As many as 1.2 million of them could have received subsidies higher than what they were actually eligible for. If so, they would be required to repay the difference. That means a lot of Americans are going to get a bill from the government sometime this fall that will surprise them. Of course, while many of the errors resulted in overly generous subsidies, some didn’t receive the full subsidy that they should have given their incomes, meaning that they are currently paying more than they should. Oops.

In addition, nearly a million enrollees have problems with their citizenship or immigration data. It may turn out that many — perhaps most — of these people are indeed citizens and simply have data errors with their applications. But nobody knows how many of those who have conflicts or other issues with their immigration data are really not entitled to participate in the exchanges. It is likely to be several hundred thousand. Nor does anyone know what will happen to those who enrolled despite being legally ineligible. Will they lose their insurance? What happens if they show up seeking care, thinking they are insured when they really aren’t?

The law does allow for a 90‐​day grace period during which people can provide additional documentation or otherwise clear up problems with their application. But at least 840,000 enrollees are already outside of the 90‐​day window. Meanwhile, according to the Washington Post, even if people provide further proof of their eligibility, the government currently lacks the ability to match that proof with the original application, because that part of the Health​Care​.gov website still has not been built.

There was also bad news from the Congressional Budget Office, which announced that, in part because there had been so many changes, postponements, and waivers to the law, they could no longer provide an accurate estimate of its cost or impact on the deficit.

Of course, maybe that is honest Washington budgeting for a change. We have a great big program that’s going to spend a lot of money, but we really don’t have any idea how much. Happy days are here again.

Perhaps the worst news is coming from states where next year’s insurance premiums have already been announced. This will undoubtedly come as a big shock to anyone who hasn’t been paying attention, but the premiums are going up. A handful of small and niche insurers are requesting smaller increases, and a few have lowered rates, news eagerly seized upon by Obamacare supporters. But, in reality, most of the major insurers are calling for double‐​digit increases next year.
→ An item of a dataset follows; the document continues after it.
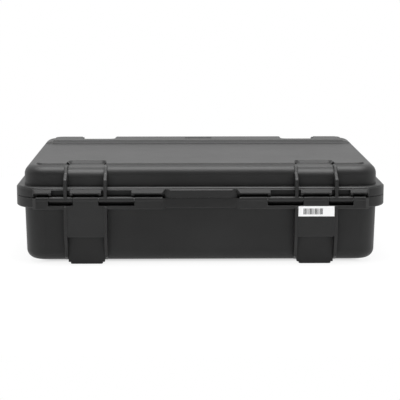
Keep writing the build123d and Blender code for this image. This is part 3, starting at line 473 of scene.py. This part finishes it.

In Maryland, for example, CareFirst, the state’s dominant insurer, is proposing premium hikes of 23 to 30 percent for consumers buying individual plans next year. In Vermont, MVP Health Care has requested an average rate increase of 15.4 percent, while the only other insurer, Blue Cross Blue Shield, requested average hikes of 9.8 percent. The Ohio Department of Insurance reports that average premiums will increase by 13 percent for individual plans and 11 percent for small‐​business plans next year. In Virginia, insurers are seeking rate increases ranging from 3.3 percent to 14.9 percent in the individual market, while in Arizona, Cigna asked for average premium hikes of 14.4 percent and Humana requested a 25.5 percent increase. Some insurers in Washington State are seeking hikes as high as 26 percent.

Apparently we will have to wait a little longer for that $2,500 premium reduction that the president once promised.

The bad news may have faded from the headlines, but the public still seems to be getting the message. The latest CBS News poll shows that voters oppose the law by a 13‐​point margin, 54–41. That’s actually better for the law than the 15‐​point advantage for Obamacare opponents in the latest Associated Press/​GfK poll, and the 17‐​point opposition advantage in the latest Fox News poll. And, by the way, the more likely someone is to vote, the more likely they are to oppose Obamacare.

If I were a Democrat running for Congress this year, I think I’d be praying for a few more scandals between now and Election Day.